The last week before Xmas was a tense one in Italy. It started off with an unexploded bomb found on the roof of the cathedral in Milan, and finished with an explosion in the offices of the left wing newspaper Il Manifesto in Rome.

According to the Milanese police, the first bomb was claimed by ‘anarchists’. It has been suggested that it was a far left response to the visit of Haider and his reception in Rome by the pope. Whether or not this is true is anybody’s guess.

The planter of the Rome bomb was more easily identified, once, that is, the rubble was removed from his face. His name is Andrea Insabato, a member of the neo-Fascist organisation Forza Nuova, and founder of Rinascita Cristiana, a catholic offshoot of the former.

He brought a kilo of gunpowder to the offices of Il Manifesto but connected it to a fuse which was too short. The bomb went off while he was planting it and he was lucky to escape with his life.

The far right is growing in Italy, and its racist and homophobic ideas are getting no small amount of space on the airwaves. These ideas have been given legitimation by reformist politicians who think that the best way to challenge them is to take them on board as part of their own programme.

Walter Veltroni, present leader of the Democratic left, has denounced the ‘horrors of communism’ while his party has called for reconciliation with Mussolini’s blackshirts of the Republic of Salò.

Veltroni also attacked last week’s 5,000 strong demonstration in Rome against the visit of Haider, accusing it of acts of violence because it defended itself against the police.

This was the same police who recently defended a Forza Nuova demonstration against left wing demonstrators. It was the same police that violently assaulted passengers on the anti-capitalist train to Nice while contemporaneously denying them their democratic right to cross the Italo-French border.

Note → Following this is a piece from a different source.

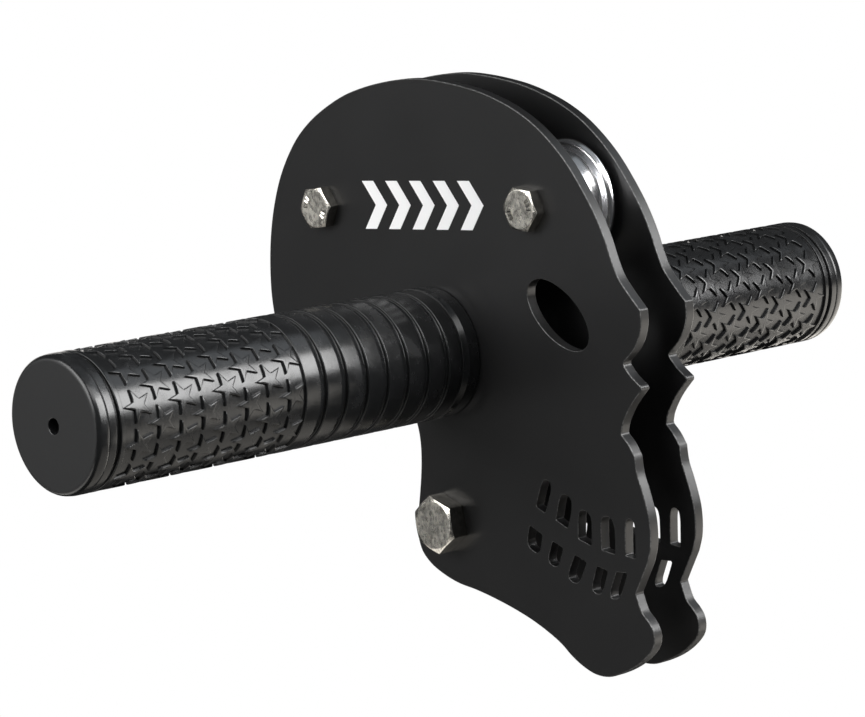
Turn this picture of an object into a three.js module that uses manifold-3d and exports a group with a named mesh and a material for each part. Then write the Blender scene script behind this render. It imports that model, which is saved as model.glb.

Veltroni said that the campaign against Haider should be left to the ‘political’ sphere. But the political campaign he has in mind does not contrast Haider or his Italian supporters in the Lombardy League or Forza Nuova (with whom the Lombardy League is in leagues).

On the contrary, his party has just this week voted a law which allows for the finger-printing of ‘illegal’ immigrants so that once deported they can be more easily identified when they try coming back.

No doubt Veltroni will have considered centre-left leader Franceso Rutelli’s recent statement on Chinese immigrants to have been an excellent piece of propaganda against Haider, Forza Nuova, and the League: Rutelli said that the Chinese were particularly good at evading immigration control because “to us they all look the same” and can therefore easily pass their ID cards to one another.

Il Manifesto certainly contrasts this capitulation and on immigration and anti-gay bigotry is a breath of fresh air. It remains an important point of reference for left-wing sympathisers and militants seeking sharp responses to the xenophobic campaign conducted by the right, echoed and made law by reformist politicians and regurgitated as ‘objective’ reporting by journalists.

The fact that Il Manifesto has always given support to the centre-left governments which have betrayed immigrants does not detract from the effectiveness of its anti-racist campaign.

Our solidarity goes to workers and journalists of Il Manifesto, and we can only be thankful that it was their attempted murderer, and not them, who was physically hurt. But even though it has the subtitle of ‘Communist daily’, Il Manifesto is not a communist paper. It betrays a postmodernist bent and is ideologically quite close to the politics of Rifondazione Comunista.

Its key thinkers reject the Leninist form of organisation while eulogising the fragmentary and making a political virtue out of their own disarming and cosmic pessimism. Even this morning, when it is still recovering from the shock of the fascist attack, Il Manifesto was informing readers that “The left’s dream of changing the world perhaps doesn’t exist anymore”.

Insabato’s act of fascist terror strikes not just at Il Manifesto but at a prostrate left of which Il Manifesto is an integral part.